_SHORT EXERCISE_
Below are the records; pull every line that includes "caption".

_EXERCISE INPUT_
┄┄┄┄┄┄

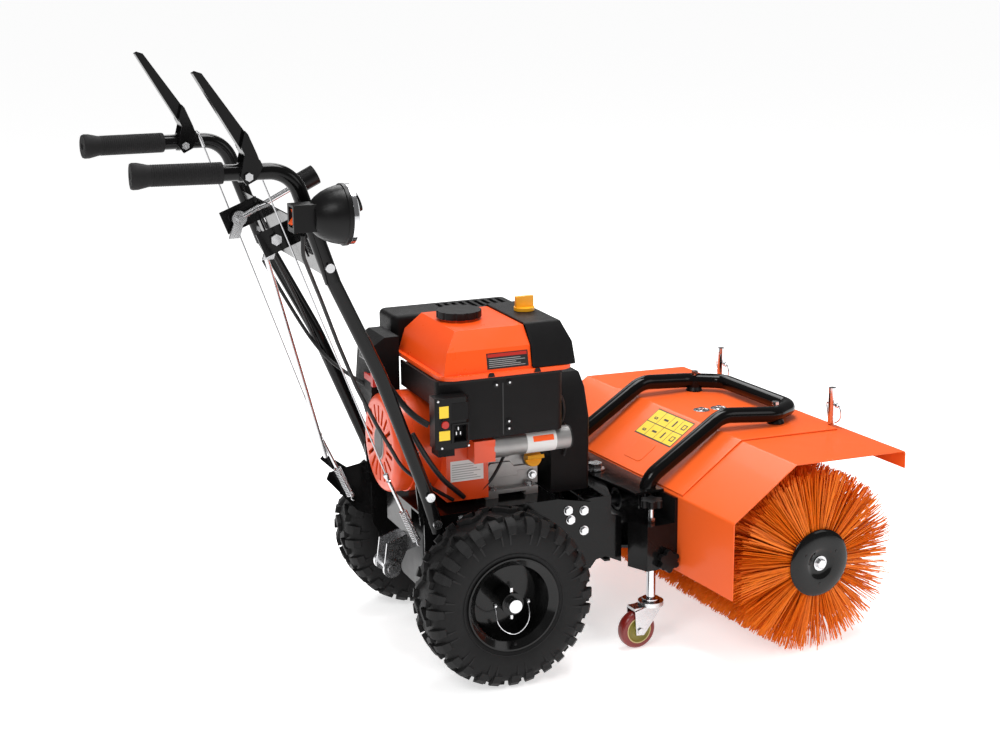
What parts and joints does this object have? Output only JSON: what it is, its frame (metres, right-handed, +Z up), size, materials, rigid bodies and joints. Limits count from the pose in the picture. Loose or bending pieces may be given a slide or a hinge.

┄┄┄┄┄┄

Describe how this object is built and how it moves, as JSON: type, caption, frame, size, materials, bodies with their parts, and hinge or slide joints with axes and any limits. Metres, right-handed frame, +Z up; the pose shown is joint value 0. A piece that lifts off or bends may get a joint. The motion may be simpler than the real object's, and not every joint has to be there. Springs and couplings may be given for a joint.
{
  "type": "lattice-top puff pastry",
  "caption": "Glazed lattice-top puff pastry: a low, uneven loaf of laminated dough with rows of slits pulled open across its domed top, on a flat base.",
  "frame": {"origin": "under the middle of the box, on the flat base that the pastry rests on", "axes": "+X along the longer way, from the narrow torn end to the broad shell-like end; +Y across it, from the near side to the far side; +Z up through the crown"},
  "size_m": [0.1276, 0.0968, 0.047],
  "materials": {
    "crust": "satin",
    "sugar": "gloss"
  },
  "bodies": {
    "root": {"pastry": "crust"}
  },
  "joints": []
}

┄┄┄┄┄┄

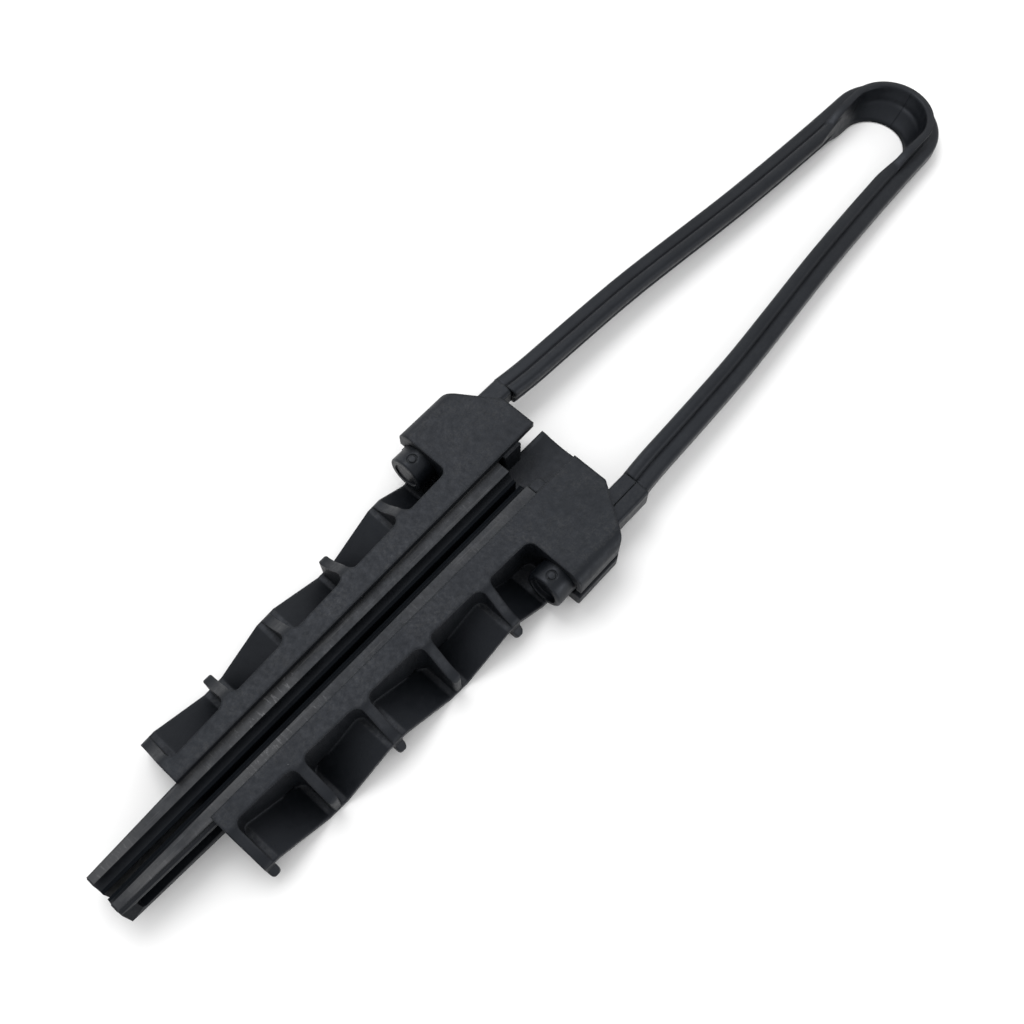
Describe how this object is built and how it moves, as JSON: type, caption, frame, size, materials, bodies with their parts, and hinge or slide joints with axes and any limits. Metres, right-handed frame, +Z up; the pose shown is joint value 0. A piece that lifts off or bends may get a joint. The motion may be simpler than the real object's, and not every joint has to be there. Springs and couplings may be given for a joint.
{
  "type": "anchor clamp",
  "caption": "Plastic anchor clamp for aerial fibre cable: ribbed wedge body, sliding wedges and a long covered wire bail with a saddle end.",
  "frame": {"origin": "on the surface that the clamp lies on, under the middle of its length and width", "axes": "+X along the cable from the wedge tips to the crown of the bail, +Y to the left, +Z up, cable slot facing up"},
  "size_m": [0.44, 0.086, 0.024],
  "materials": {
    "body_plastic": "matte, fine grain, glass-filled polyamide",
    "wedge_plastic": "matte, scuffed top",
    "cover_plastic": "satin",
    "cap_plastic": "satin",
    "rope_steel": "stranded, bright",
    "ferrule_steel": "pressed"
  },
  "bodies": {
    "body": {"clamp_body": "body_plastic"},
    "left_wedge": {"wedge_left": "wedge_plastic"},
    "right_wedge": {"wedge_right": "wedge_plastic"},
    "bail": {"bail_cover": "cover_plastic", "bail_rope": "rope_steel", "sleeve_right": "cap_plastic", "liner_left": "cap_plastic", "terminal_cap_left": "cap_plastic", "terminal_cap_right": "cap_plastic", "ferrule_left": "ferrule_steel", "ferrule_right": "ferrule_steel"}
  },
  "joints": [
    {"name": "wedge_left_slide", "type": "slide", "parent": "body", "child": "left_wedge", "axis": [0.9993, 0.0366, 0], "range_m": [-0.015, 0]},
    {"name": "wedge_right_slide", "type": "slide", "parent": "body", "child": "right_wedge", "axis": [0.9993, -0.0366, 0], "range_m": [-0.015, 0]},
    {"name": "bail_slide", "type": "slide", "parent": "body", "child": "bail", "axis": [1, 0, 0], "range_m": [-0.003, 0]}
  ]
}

┄┄┄┄┄┄

_REPLY_
Describe how this object is built and how it moves, as JSON: type, caption, frame, size, materials, bodies with their parts, and hinge or slide joints with axes and any limits. Metres, right-handed frame, +Z up; the pose shown is joint value 0. A piece that lifts off or bends may get a joint. The motion may be simpler than the real object's, and not every joint has to be there. Springs and couplings may be given for a joint.
  "caption": "Glazed lattice-top puff pastry: a low, uneven loaf of laminated dough with rows of slits pulled open across its domed top, on a flat base.",
Describe how this object is built and how it moves, as JSON: type, caption, frame, size, materials, bodies with their parts, and hinge or slide joints with axes and any limits. Metres, right-handed frame, +Z up; the pose shown is joint value 0. A piece that lifts off or bends may get a joint. The motion may be simpler than the real object's, and not every joint has to be there. Springs and couplings may be given for a joint.
  "caption": "Plastic anchor clamp for aerial fibre cable: ribbed wedge body, sliding wedges and a long covered wire bail with a saddle end.",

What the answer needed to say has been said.